§ Objective:
Your task is to reproduce the material exactly.

§ Material:

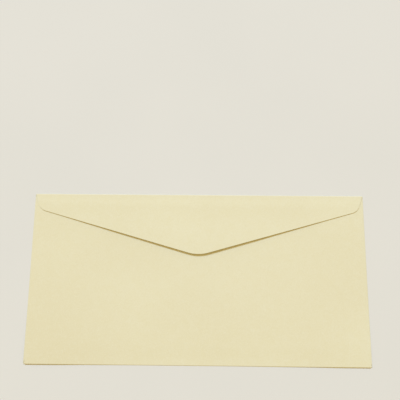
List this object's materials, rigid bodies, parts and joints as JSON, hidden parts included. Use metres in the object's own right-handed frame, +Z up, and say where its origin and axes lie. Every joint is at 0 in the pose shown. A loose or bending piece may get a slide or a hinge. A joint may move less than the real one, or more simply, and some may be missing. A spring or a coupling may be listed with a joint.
{
  "type": "gummed envelope",
  "caption": "Flat rectangular letter envelope with a creased pointed seal flap, glued side seams, an empty pocket and a band of dried gum inside the flap.",
  "frame": {"origin": "under the middle of the closed envelope, on the surface it rests on", "axes": "+X along the length, +Y towards the top crease that the flap turns on, +Z up from the address face towards the flap side"},
  "size_m": [0.22, 0.11, 0.0018],
  "materials": {
    "paper": "matte",
    "seal_gum": "gloss",
    "seam_gum": "satin"
  },
  "bodies": {
    "pocket": {"front_panel": "paper", "back_panel": "paper", "left_side_flap": "paper", "right_side_flap": "paper", "left_seam_gum": "seam_gum", "right_seam_gum": "seam_gum", "bottom_fold": "paper", "left_side_fold": "paper", "right_side_fold": "paper", "top_fold_front": "paper"},
    "flap": {"top_fold_flap": "paper", "seal_flap": "paper", "seal_gum": "seal_gum"}
  },
  "joints": [
    {"name": "flap_crease", "type": "hinge", "parent": "pocket", "child": "flap", "pos_m": [0, 0.055, 0.00046], "axis": [-1, 0, 0], "range_deg": [-1.3, 177.4], "stiffness_Nm_per_rad": 0.005, "springref_deg": 0.86}
  ]
}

§ Result of this exercise:
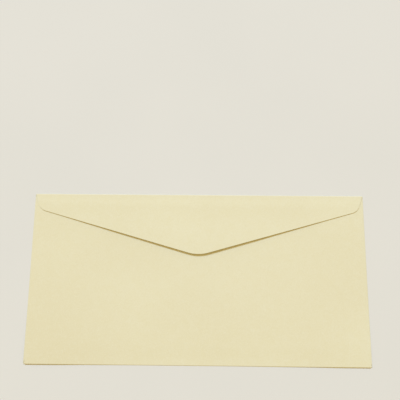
List this object's materials, rigid bodies, parts and joints as JSON, hidden parts included. Use metres in the object's own right-handed frame, +Z up, and say where its origin and axes lie. Every joint is at 0 in the pose shown. A loose or bending piece may get a slide or a hinge. A joint may move less than the real one, or more simply, and some may be missing. A spring or a coupling may be listed with a joint.
{
  "type": "gummed envelope",
  "caption": "Flat rectangular letter envelope with a creased pointed seal flap, glued side seams, an empty pocket and a band of dried gum inside the flap.",
  "frame": {"origin": "under the middle of the closed envelope, on the surface it rests on", "axes": "+X along the length, +Y towards the top crease that the flap turns on, +Z up from the address face towards the flap side"},
  "size_m": [0.22, 0.11, 0.0018],
  "materials": {
    "paper": "matte",
    "seal_gum": "gloss",
    "seam_gum": "satin"
  },
  "bodies": {
    "pocket": {"front_panel": "paper", "back_panel": "paper", "left_side_flap": "paper", "right_side_flap": "paper", "left_seam_gum": "seam_gum", "right_seam_gum": "seam_gum", "bottom_fold": "paper", "left_side_fold": "paper", "right_side_fold": "paper", "top_fold_front": "paper"},
    "flap": {"top_fold_flap": "paper", "seal_flap": "paper", "seal_gum": "seal_gum"}
  },
  "joints": [
    {"name": "flap_crease", "type": "hinge", "parent": "pocket", "child": "flap", "pos_m": [0, 0.055, 0.00046], "axis": [-1, 0, 0], "range_deg": [-1.3, 177.4], "stiffness_Nm_per_rad": 0.005, "springref_deg": 0.86}
  ]
}